William was the son of Roger Sutton of Dublin, who lived at Werburgh Street, Dublin. His first official appointments seem to have been as Clerk of the Markets for County Meath in 1432, and then Clerk of the Crown and Hanaper in 1431 or 1432. He was appointed Attorney General in about 1444 and third Baron of the Exchequer in 1445. Despite his complaint that he was about to be superseded in 1461, which was coupled with a plea to Parliament to pay his arrears of salary, he was still on the Bench in 1477. He was an associate of Richard of York during York's tenure as Lord Lieutenant of Ireland (1447–60). Under Richard's son Edward IV he succeeded in having his arrears of salary paid, the Crown admitting that he had not been paid for years. In recompense, he was awarded 20 marks per annum in 1461. He was also granted by Act of Parliament the profits of various wardships held by him.

==Family and last years==

William married Alison Darby. He died in 1480. His son, Nicholas, had predeceased him and his widowed daughter-in-law, Anne Cusacke, had remarried.
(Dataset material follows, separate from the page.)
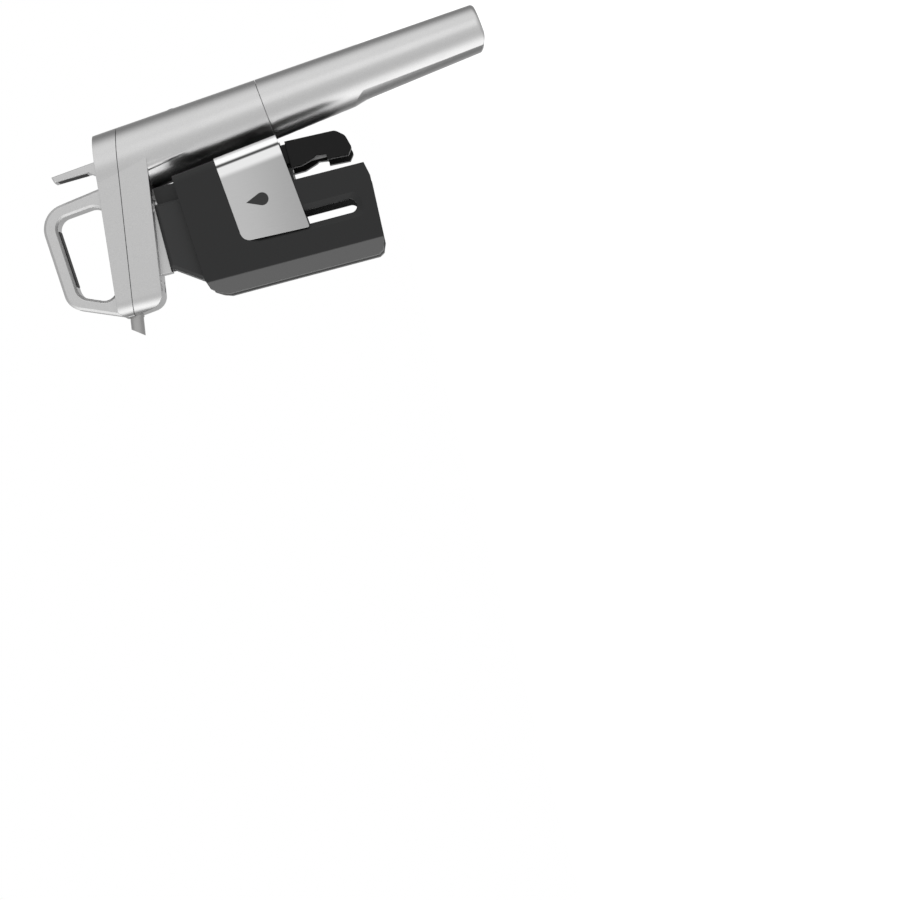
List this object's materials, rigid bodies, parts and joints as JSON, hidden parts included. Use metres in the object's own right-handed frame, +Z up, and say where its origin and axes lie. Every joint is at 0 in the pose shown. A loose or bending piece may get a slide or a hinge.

This may explain his decision, notwithstanding that he had grandchildren, to leave all his lands and a large bequest to Christ Church Cathedral, Dublin; despite his pleas for payment of his overdue salary in the 1460s, he seems to have amassed considerable wealth in his later years.

His son's will, which no longer exists, has been described as containing some "curious details", including a legacy to his father in return for his blessing.